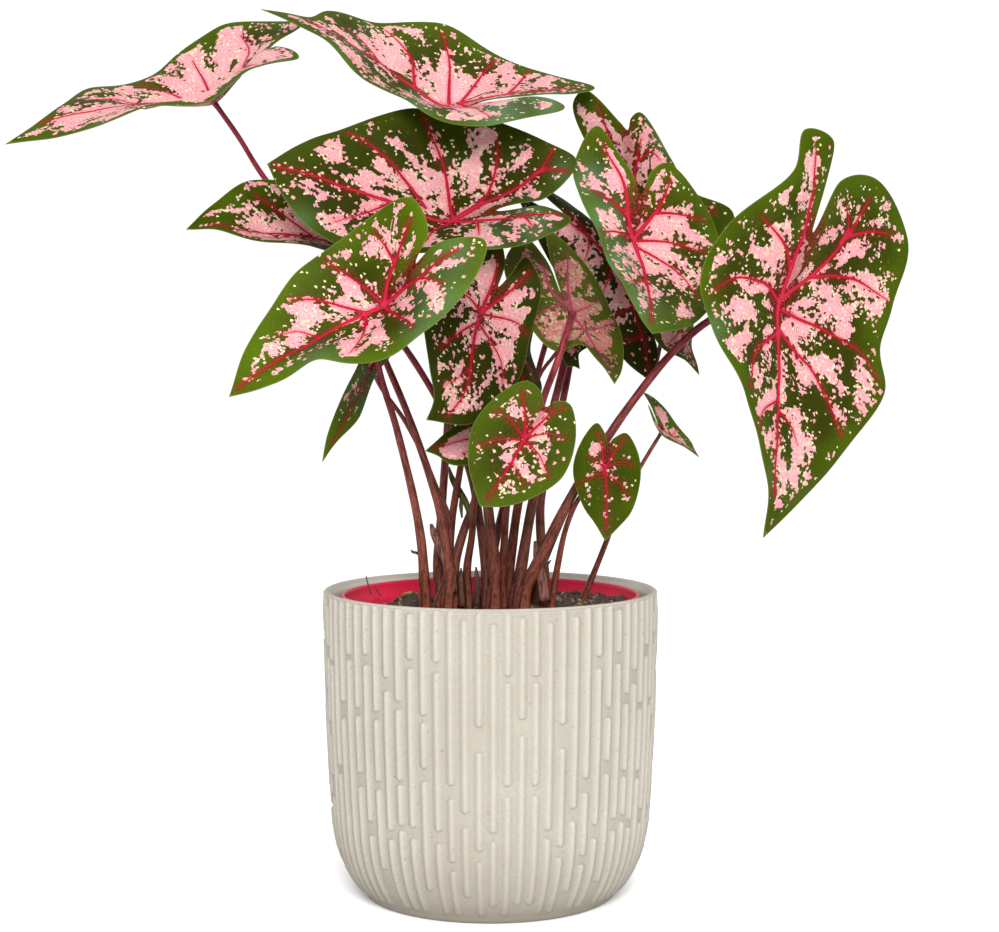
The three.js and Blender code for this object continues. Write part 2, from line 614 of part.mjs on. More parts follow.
...
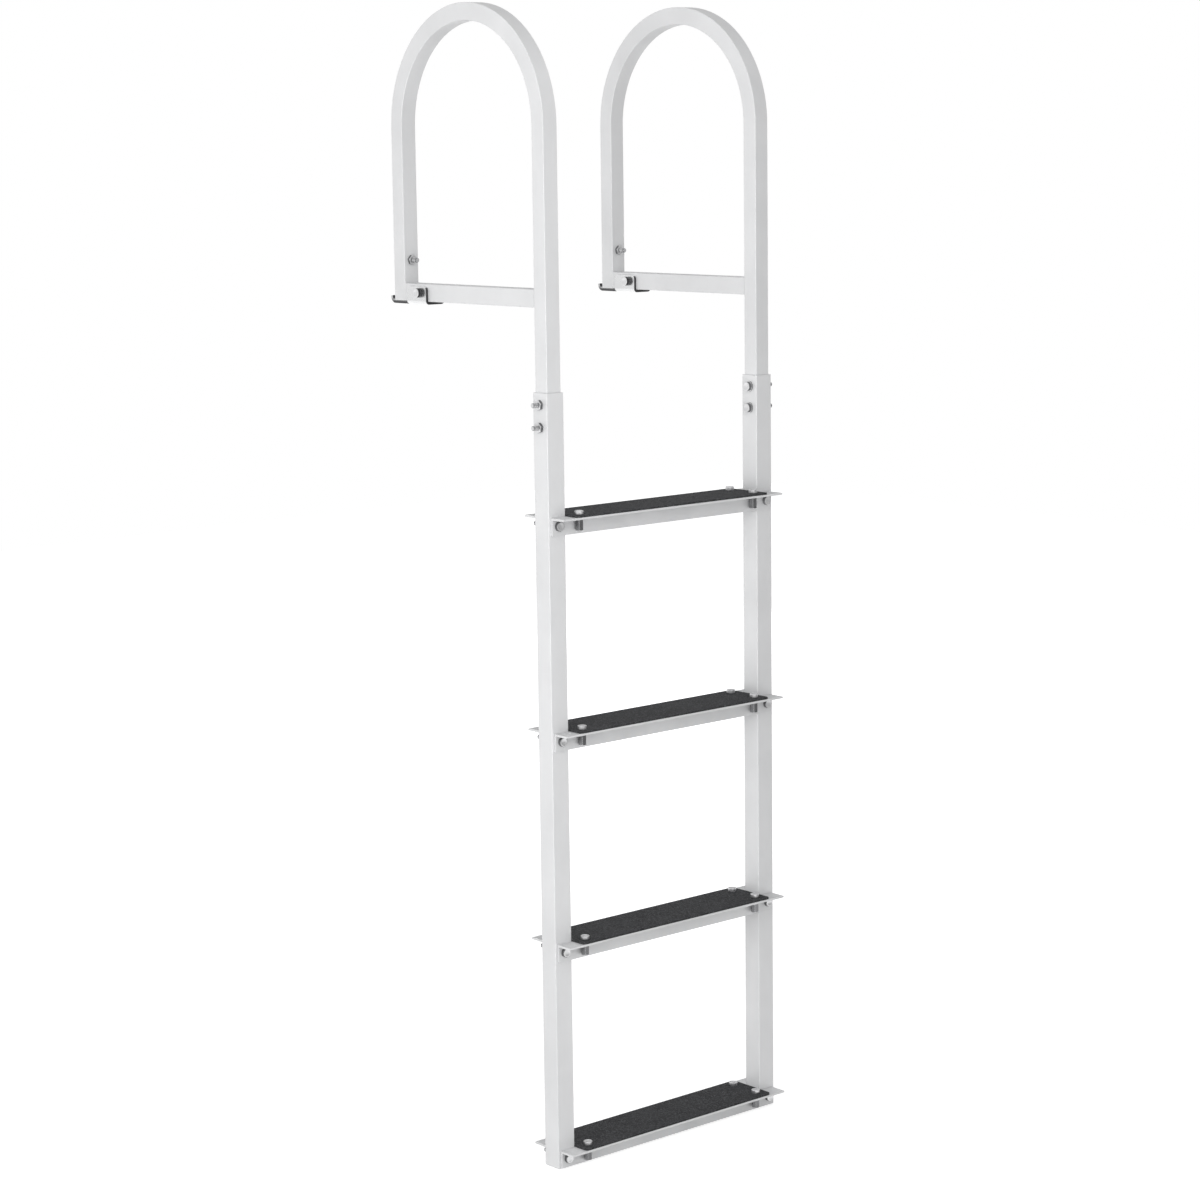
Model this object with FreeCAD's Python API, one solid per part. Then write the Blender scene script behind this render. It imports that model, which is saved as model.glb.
* * *
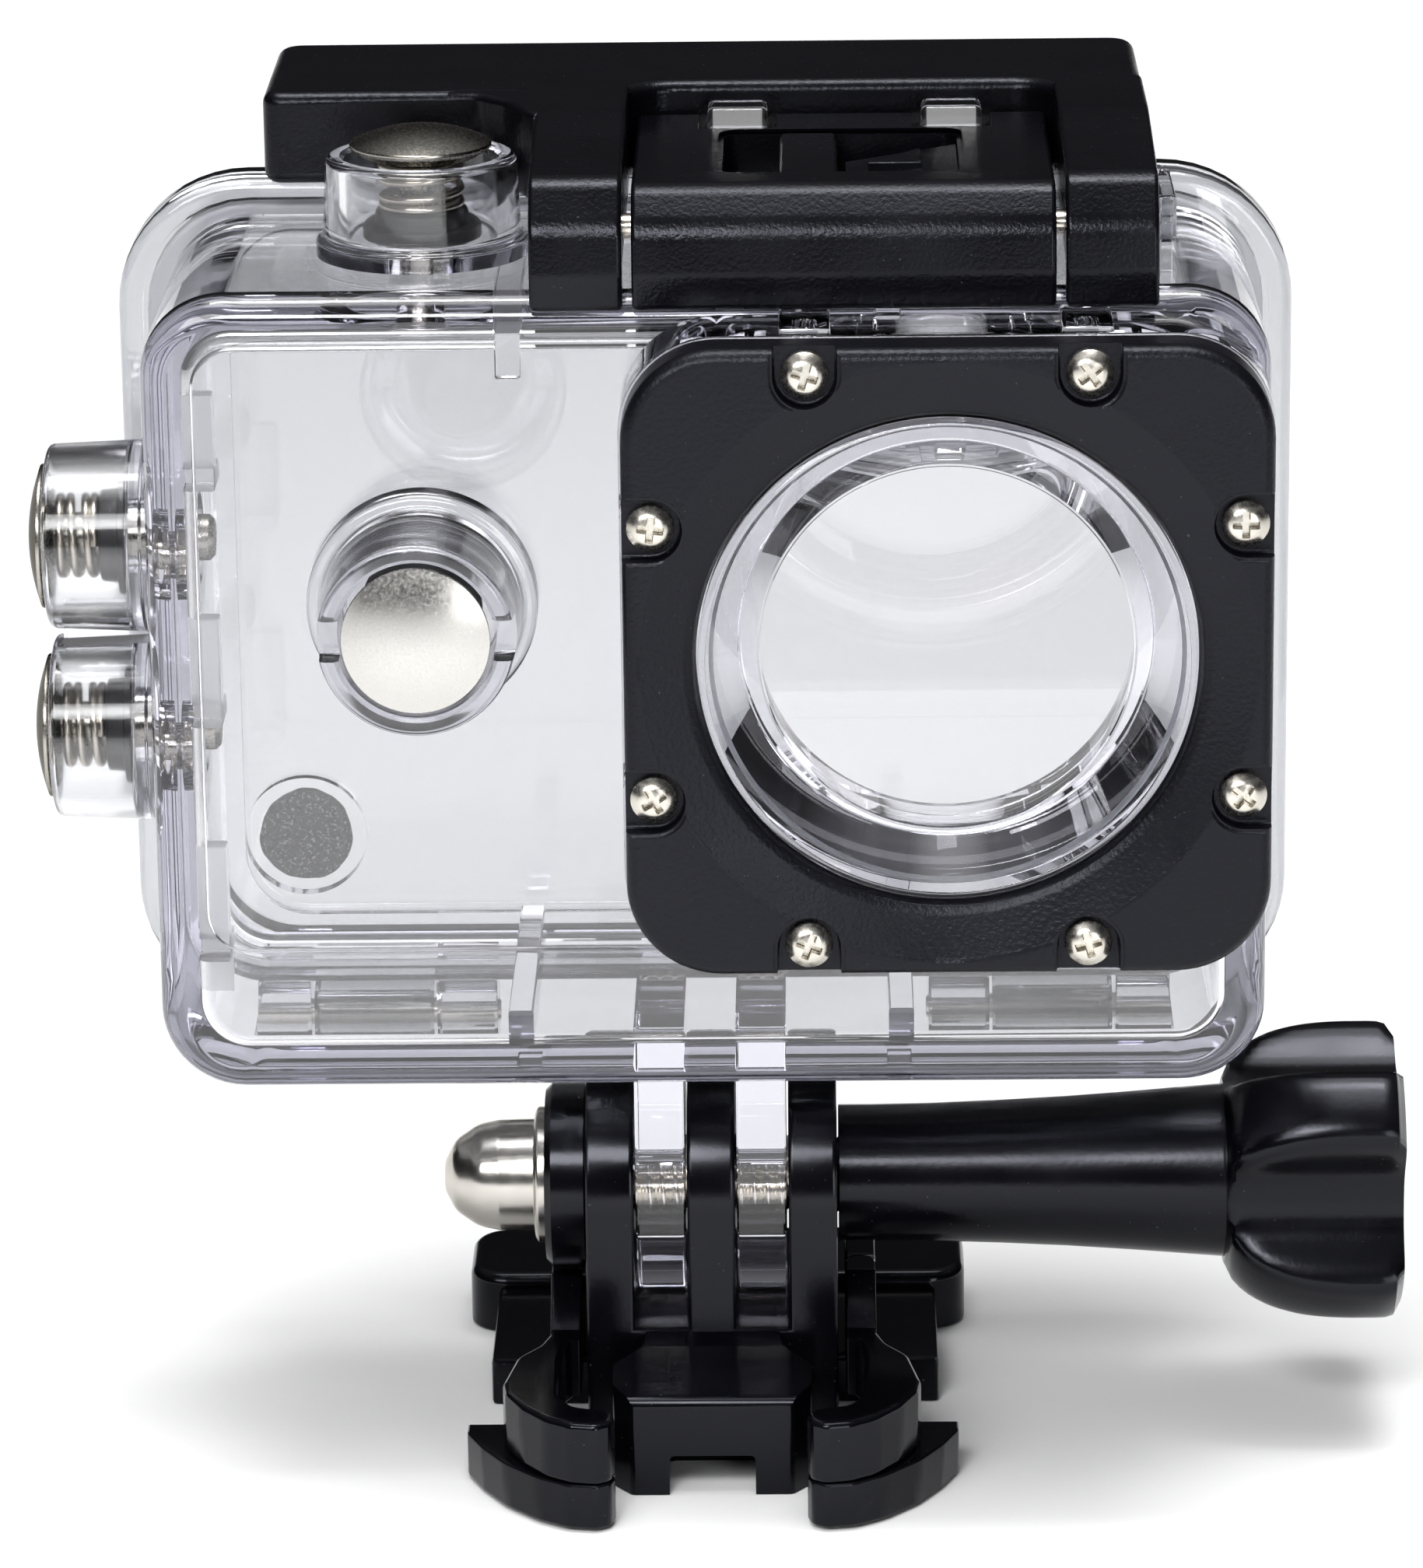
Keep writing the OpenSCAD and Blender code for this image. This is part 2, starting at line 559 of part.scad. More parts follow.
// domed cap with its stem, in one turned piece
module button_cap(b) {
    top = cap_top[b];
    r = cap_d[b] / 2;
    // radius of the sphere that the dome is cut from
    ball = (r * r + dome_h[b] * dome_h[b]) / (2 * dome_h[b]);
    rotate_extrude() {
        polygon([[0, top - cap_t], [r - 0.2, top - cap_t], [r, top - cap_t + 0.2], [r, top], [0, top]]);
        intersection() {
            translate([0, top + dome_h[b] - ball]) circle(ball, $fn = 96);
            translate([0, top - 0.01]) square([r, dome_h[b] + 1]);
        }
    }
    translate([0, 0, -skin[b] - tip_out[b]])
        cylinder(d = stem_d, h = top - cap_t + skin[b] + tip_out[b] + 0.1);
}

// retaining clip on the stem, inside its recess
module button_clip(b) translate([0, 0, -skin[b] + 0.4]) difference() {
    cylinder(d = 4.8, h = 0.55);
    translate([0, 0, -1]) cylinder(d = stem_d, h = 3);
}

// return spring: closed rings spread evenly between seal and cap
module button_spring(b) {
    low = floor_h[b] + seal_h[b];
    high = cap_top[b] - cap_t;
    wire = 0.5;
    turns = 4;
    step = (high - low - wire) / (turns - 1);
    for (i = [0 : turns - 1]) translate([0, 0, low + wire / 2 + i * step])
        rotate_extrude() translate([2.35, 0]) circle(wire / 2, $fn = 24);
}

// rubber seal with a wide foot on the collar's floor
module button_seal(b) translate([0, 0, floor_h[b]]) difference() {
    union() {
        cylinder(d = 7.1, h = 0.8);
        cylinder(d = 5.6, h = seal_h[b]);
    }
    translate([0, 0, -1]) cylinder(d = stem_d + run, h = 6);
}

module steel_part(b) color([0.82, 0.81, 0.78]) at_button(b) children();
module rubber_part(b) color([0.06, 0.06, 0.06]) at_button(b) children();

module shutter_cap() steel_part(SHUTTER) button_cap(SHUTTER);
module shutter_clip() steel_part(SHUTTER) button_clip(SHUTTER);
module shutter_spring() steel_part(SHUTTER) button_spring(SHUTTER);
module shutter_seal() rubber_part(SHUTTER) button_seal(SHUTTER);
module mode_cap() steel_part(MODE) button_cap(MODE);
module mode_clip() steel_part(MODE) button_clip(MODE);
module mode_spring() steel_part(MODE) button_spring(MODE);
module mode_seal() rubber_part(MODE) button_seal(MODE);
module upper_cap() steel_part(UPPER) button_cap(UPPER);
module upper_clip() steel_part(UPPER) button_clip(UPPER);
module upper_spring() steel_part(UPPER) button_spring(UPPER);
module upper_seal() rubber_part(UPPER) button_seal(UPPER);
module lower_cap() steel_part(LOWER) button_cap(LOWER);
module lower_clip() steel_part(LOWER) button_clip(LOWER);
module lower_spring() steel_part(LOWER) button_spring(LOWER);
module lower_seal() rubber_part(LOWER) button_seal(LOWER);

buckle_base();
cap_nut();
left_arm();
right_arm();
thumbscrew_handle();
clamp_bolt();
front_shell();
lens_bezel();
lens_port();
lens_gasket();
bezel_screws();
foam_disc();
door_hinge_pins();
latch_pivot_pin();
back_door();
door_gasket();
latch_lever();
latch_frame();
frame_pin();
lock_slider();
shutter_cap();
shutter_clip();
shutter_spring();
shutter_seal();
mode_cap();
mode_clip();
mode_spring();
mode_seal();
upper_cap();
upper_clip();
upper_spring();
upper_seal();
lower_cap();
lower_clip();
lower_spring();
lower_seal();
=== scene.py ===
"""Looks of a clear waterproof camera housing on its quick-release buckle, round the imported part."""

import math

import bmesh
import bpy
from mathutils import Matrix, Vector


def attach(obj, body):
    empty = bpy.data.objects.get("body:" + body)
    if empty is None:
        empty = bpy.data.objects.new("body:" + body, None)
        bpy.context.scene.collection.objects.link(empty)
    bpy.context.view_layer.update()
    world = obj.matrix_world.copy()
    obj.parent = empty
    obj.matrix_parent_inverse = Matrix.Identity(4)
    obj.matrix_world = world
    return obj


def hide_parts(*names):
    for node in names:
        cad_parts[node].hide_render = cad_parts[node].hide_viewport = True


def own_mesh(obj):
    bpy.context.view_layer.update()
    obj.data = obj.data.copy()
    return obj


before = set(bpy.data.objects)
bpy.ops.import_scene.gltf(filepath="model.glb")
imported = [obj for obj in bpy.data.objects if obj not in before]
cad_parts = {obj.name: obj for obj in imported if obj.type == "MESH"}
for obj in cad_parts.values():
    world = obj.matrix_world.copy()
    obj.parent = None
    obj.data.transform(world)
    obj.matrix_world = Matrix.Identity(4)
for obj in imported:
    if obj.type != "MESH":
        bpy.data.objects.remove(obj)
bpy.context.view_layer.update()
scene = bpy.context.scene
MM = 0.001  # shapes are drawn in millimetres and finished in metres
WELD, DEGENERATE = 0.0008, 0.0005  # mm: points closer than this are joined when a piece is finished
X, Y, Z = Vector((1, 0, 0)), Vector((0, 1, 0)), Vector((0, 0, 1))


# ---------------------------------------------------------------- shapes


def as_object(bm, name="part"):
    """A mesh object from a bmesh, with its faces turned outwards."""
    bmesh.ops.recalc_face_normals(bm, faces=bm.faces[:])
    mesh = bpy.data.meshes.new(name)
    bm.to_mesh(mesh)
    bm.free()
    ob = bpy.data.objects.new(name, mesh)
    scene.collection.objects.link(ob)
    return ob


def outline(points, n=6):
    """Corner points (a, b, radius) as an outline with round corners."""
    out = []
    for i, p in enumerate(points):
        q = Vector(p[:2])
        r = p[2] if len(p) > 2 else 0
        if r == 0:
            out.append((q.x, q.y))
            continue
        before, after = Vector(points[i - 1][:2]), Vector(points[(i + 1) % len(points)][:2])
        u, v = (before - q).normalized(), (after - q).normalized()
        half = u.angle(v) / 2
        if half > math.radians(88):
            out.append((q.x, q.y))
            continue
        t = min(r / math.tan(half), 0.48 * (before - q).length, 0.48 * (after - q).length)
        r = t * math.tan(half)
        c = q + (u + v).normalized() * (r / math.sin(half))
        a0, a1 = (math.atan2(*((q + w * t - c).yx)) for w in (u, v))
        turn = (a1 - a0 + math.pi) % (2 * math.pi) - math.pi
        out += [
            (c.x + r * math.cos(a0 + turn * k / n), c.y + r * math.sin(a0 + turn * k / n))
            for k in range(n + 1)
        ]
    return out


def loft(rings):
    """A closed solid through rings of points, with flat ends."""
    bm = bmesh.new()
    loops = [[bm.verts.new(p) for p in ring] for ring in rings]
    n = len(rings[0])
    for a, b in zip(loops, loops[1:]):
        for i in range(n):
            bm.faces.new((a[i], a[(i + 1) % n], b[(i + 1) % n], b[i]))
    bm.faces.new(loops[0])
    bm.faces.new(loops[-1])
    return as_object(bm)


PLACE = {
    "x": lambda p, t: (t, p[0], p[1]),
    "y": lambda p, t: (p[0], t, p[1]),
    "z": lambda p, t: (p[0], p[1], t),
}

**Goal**
Give again the run of lines that opens at the line with "buckle_base();" and closes at the line with "before = set(bpy.data.objects)", exactly, and only that run.

**Solution for this exercise**
buckle_base();
cap_nut();
left_arm();
right_arm();
thumbscrew_handle();
clamp_bolt();
front_shell();
lens_bezel();
lens_port();
lens_gasket();
bezel_screws();
foam_disc();
door_hinge_pins();
latch_pivot_pin();
back_door();
door_gasket();
latch_lever();
latch_frame();
frame_pin();
lock_slider();
shutter_cap();
shutter_clip();
shutter_spring();
shutter_seal();
mode_cap();
mode_clip();
mode_spring();
mode_seal();
upper_cap();
upper_clip();
upper_spring();
upper_seal();
lower_cap();
lower_clip();
lower_spring();
lower_seal();
=== scene.py ===
"""Looks of a clear waterproof camera housing on its quick-release buckle, round the imported part."""

import math

import bmesh
import bpy
from mathutils import Matrix, Vector


def attach(obj, body):
    empty = bpy.data.objects.get("body:" + body)
    if empty is None:
        empty = bpy.data.objects.new("body:" + body, None)
        bpy.context.scene.collection.objects.link(empty)
    bpy.context.view_layer.update()
    world = obj.matrix_world.copy()
    obj.parent = empty
    obj.matrix_parent_inverse = Matrix.Identity(4)
    obj.matrix_world = world
    return obj


def hide_parts(*names):
    for node in names:
        cad_parts[node].hide_render = cad_parts[node].hide_viewport = True


def own_mesh(obj):
    bpy.context.view_layer.update()
    obj.data = obj.data.copy()
    return obj


before = set(bpy.data.objects)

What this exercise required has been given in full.